**Stated task**. Nothing but the lines from the one containing "Continue the FreeCAD" down to the one containing "return S.screw_azimuth.value +", both included, should be echoed, and each exactly as it stands.

**Provided data**.
──────────────────────────────

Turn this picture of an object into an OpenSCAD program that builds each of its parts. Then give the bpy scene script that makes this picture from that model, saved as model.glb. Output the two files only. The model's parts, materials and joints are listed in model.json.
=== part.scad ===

──────────────────────────────

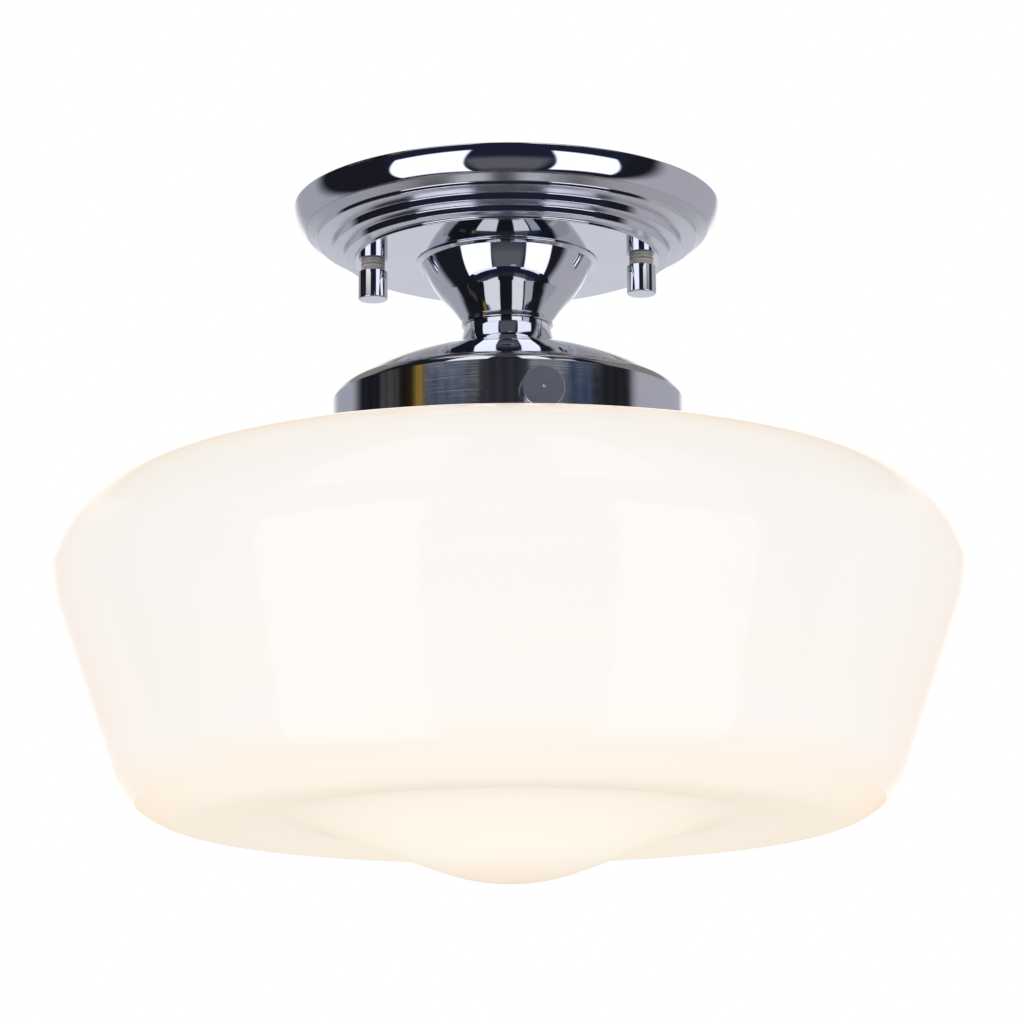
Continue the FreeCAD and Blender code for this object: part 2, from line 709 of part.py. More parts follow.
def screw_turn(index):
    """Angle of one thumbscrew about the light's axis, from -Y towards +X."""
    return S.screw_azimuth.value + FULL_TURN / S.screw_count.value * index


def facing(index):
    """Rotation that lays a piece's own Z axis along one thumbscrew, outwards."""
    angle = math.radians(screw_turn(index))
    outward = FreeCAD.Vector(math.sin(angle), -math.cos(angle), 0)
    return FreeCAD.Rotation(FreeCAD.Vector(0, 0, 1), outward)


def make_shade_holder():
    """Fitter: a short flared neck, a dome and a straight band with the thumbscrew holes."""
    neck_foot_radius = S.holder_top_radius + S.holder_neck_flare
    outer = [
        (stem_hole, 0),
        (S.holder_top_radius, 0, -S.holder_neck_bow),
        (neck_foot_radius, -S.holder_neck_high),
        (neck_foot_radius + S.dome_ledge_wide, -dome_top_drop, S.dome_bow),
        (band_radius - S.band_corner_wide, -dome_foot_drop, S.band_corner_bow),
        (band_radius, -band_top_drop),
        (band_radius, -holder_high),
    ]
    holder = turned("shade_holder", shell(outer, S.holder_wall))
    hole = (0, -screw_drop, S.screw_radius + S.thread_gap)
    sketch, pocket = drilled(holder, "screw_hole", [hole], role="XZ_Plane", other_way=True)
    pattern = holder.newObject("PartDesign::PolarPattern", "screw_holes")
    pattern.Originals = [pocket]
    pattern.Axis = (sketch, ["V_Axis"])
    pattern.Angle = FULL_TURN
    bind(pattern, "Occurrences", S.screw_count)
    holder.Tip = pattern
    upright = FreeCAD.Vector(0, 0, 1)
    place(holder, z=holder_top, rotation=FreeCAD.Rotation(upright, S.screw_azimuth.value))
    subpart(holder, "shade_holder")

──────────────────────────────

**Result for this exercise**.
Continue the FreeCAD and Blender code for this object: part 2, from line 709 of part.py. More parts follow.
def screw_turn(index):
    """Angle of one thumbscrew about the light's axis, from -Y towards +X."""
    return S.screw_azimuth.value + FULL_TURN / S.screw_count.value * index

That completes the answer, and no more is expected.